How about General Electric and Johnson & Johnson. Both would return about 3% per month premiums on a buy- write ATM call. They would still give returns much better than a CD (4%) with pretty good stability. Although I haven't checked their charts yet.

Also, how about Home Depot, or AOL?

Oh my.....did I just write about something taboo? Non- Tech stocks! <gg>

love this thread.



To: rydad who wrote (1978)8/14/2001 11:01:38 AM
From: Road Walker  Read Replies (1) | Respond to of 5205
 
rydad, re: buy/writes

I think you are on the right track, but a few comments:

1. Need to buy a good stable stock, with low downside risk.

My number one qualifier for a buy/write stock is that it is a company that I would feel comfortable owning long term.

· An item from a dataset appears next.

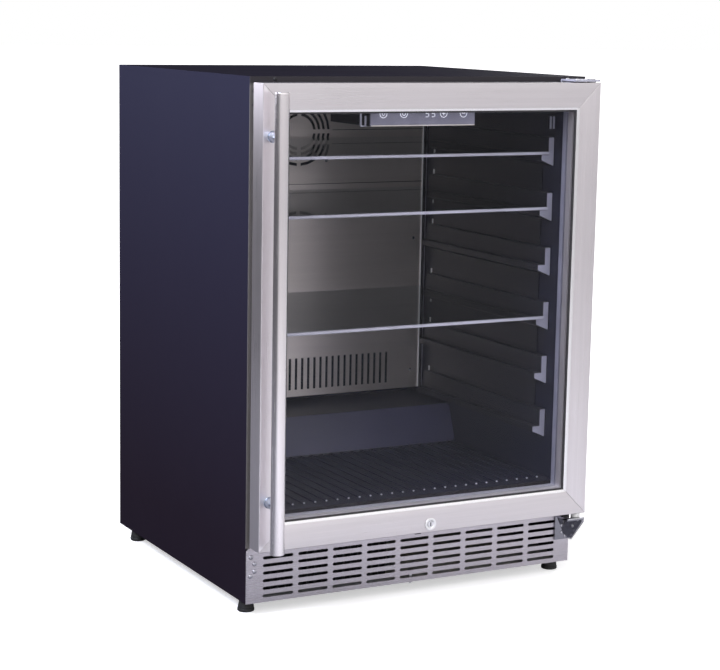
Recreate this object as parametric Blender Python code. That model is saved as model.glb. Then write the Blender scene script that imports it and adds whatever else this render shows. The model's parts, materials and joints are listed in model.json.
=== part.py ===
"""Undercounter beverage refrigerator with a hinged glass door, in metres, +Z up.

The front faces -Y and +X is the right-hand side. The origin is on the floor, under the
centre of the overall box, which runs from the front of the handle to the back of the case.
"""

import math

import bmesh
import bpy
from mathutils import Matrix, Vector

MM = 0.001

# ---------------------------------------------------------------- driving dimensions
WIDTH = 595 * MM
HEIGHT = 826 * MM
DEPTH = 575 * MM  # front of the door to the back of the case
HANDLE_REACH = 41 * MM  # how far the handle stands out of the door
GAP = 0.3 * MM  # between pieces that touch
SHEET = 1.5 * MM  # outer sheet metal

HALF = WIDTH / 2
DOOR_FRONT = -(DEPTH + HANDLE_REACH) / 2 + HANDLE_REACH
CASE_BACK = DOOR_FRONT + DEPTH
CASE_FRONT = DOOR_FRONT + 45 * MM
CASE_BOTTOM = 20 * MM
BACK_RECESS = 2.5 * MM  # the back sheets lie inside the side panels' rear edges
BACK_FACE = CASE_BACK - BACK_RECESS
BACK_INSIDE = BACK_FACE - SHEET - GAP
THROUGH = 5 * MM  # how far a cutter reaches past a face

# Cold space: distances behind the door's front face, and heights.
CAVITY_HALF = 262 * MM
CAVITY_FLOOR = 162 * MM
CAVITY_TOP = 790 * MM
CAVITY_BACK = DOOR_FRONT + 525 * MM
LINER_WALL = 1.5 * MM
HUMP_FOOT = DOOR_FRONT + 360 * MM
HUMP_CREST = DOOR_FRONT + 385 * MM
HUMP_TOP = 229 * MM
FOAM_BOTTOM = 122 * MM
BAY_TOP = 198 * MM  # ceiling of the compressor bay
BAY_FRONT = DOOR_FRONT + 400 * MM

FRAME_T = 2 * MM
BODY_BACK_OF_FRAME = CASE_FRONT + FRAME_T + GAP

KICK_TOP = 108 * MM
KICK_T = 1.2 * MM

DOOR_BOTTOM = 113 * MM
DOOR_TOP = 818 * MM
DOOR_T = 33 * MM
MEMBER = 45 * MM  # width of the door frame's members
TUBE_WALL = 1.5 * MM
REBATE = 36.5 * MM

PIN_X = 286.5 * MM
PIN_Y = DOOR_FRONT + 12 * MM
PIN_R = 4 * MM
PIN_HOLE_R = 4.3 * MM
BUSH_R = 6 * MM
BUSH_HOLE_R = 6.3 * MM
BUSH_FLANGE_R = 7.5 * MM
BUSH_DEPTH = 15 * MM
BUSH_POCKET = 18 * MM  # depth of the holes that hold the bushes

LOCK_X = 2 * MM
LOCK_Z = 126 * MM
LOCK_BARREL_R = 8 * MM

SHELF_PITCH = 90 * MM
LEDGES = 6
TOP_LEDGE_Z = 681 * MM  # underside of the highest ledge
SHELF_LEDGES = (0, 1, 3)
LEDGE_H = 46 * MM
LEDGE_STEP = 18 * MM  # height of the glass's seat above a ledge's underside

FAN_Z = 714 * MM
DUCT_FRONT = DOOR_FRONT + 480 * MM

FOOT_X = 282 * MM
FOOT_FRONT_Y = DOOR_FRONT + 77 * MM
FOOT_BACK_Y = DOOR_FRONT + 527 * MM

SMOOTH_ANGLE = math.radians(35)


# ---------------------------------------------------------------- scene and materials
def clear_scene():
    for obj in list(bpy.data.objects):
        bpy.data.objects.remove(obj, do_unlink=True)


def material(name, colour, roughness=0.5, metallic=0.0, alpha=1.0):
    made = bpy.data.materials.new(name)
    made.use_nodes = True
    made.diffuse_color = (*colour, alpha)
    shader = made.node_tree.nodes["Principled BSDF"]
    shader.inputs["Base Color"].default_value = (*colour, 1.0)
    shader.inputs["Roughness"].default_value = roughness
    shader.inputs["Metallic"].default_value = metallic
    shader.inputs["Alpha"].default_value = alpha
    return made


clear_scene()

NAVY = material("case_navy", (0.020, 0.024, 0.040), 0.35)
DARK_STEEL = material("frame_dark", (0.030, 0.028, 0.030), 0.45, 0.4)
ZINC = material("zinc_sheet", (0.55, 0.56, 0.57), 0.4, 1.0)
FOAM = material("foam_yellow", (0.75, 0.66, 0.38), 0.9)
LINER = material("liner_dark", (0.018, 0.018, 0.024), 0.45)
BRUSHED = material("door_steel", (0.62, 0.60, 0.61), 0.32, 1.0)
KICK = material("kick_steel", (0.50, 0.49, 0.52), 0.35, 1.0)
DUCT = material("duct_steel", (0.10, 0.10, 0.105), 0.35, 1.0)
CHROME = material("chrome", (0.75, 0.75, 0.77), 0.12, 1.0)
GLASS = material("clear_glass", (0.85, 0.90, 0.90), 0.03, 0.0, 0.25)
SPACER = material("spacer_grey", (0.42, 0.40, 0.45), 0.4, 0.6)
BLACK = material("black_plastic", (0.02, 0.02, 0.022), 0.5)
RUBBER = material("gasket_rubber", (0.10, 0.085, 0.08), 0.7)
TRIM = material("shelf_trim", (0.55, 0.55, 0.66), 0.35)
FASCIA = material("fascia_film", (0.27, 0.26, 0.33), 0.35)
BOARD = material("circuit_green", (0.03, 0.16, 0.07), 0.5)
LAMP = material("lamp_cover", (0.85, 0.86, 0.90), 0.3)
NYLON = material("bush_nylon", (0.82, 0.82, 0.80), 0.4)
FIN = material("coil_aluminium", (0.65, 0.66, 0.68), 0.4, 1.0)
MOTOR = material("compressor_black", (0.03, 0.03, 0.032), 0.35, 0.3)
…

If the worst happens, and the stock drops quickly, you become an investor. If a stock drops slowly, you can cover your short calls and sell the lower strike, and keep the trade close to even, while lowering your average cost per share, with the presumption of an eventual rebound.

Stock with low downside risk also have low premiums. The second quality I look for in a buy/write candidate is a stock that has a lot of intermediate term volatility. This provides good premiums. SEBL is my current favorite.

re: 2. Write call ATM or near OTM

Slightly OTM usually gives the best returns. Pick your strike depending on if you feel more comfortable with more downside protection (ITM) or are looking for a higher return (OTM). As of a little while ago, a SEBL buy write Sept ITM would give you a potential 11.11% return and 11.34 downside protection; OTM would give you a 15.6% return with 7.15% downside protection.

One other point. If you do this on a regular basis, it becomes very tempting to buy the stock when you think it will go higher, then wait to sell the calls a few points higher. This can dramatically increase your % returns, and just as dramatically increase your risk.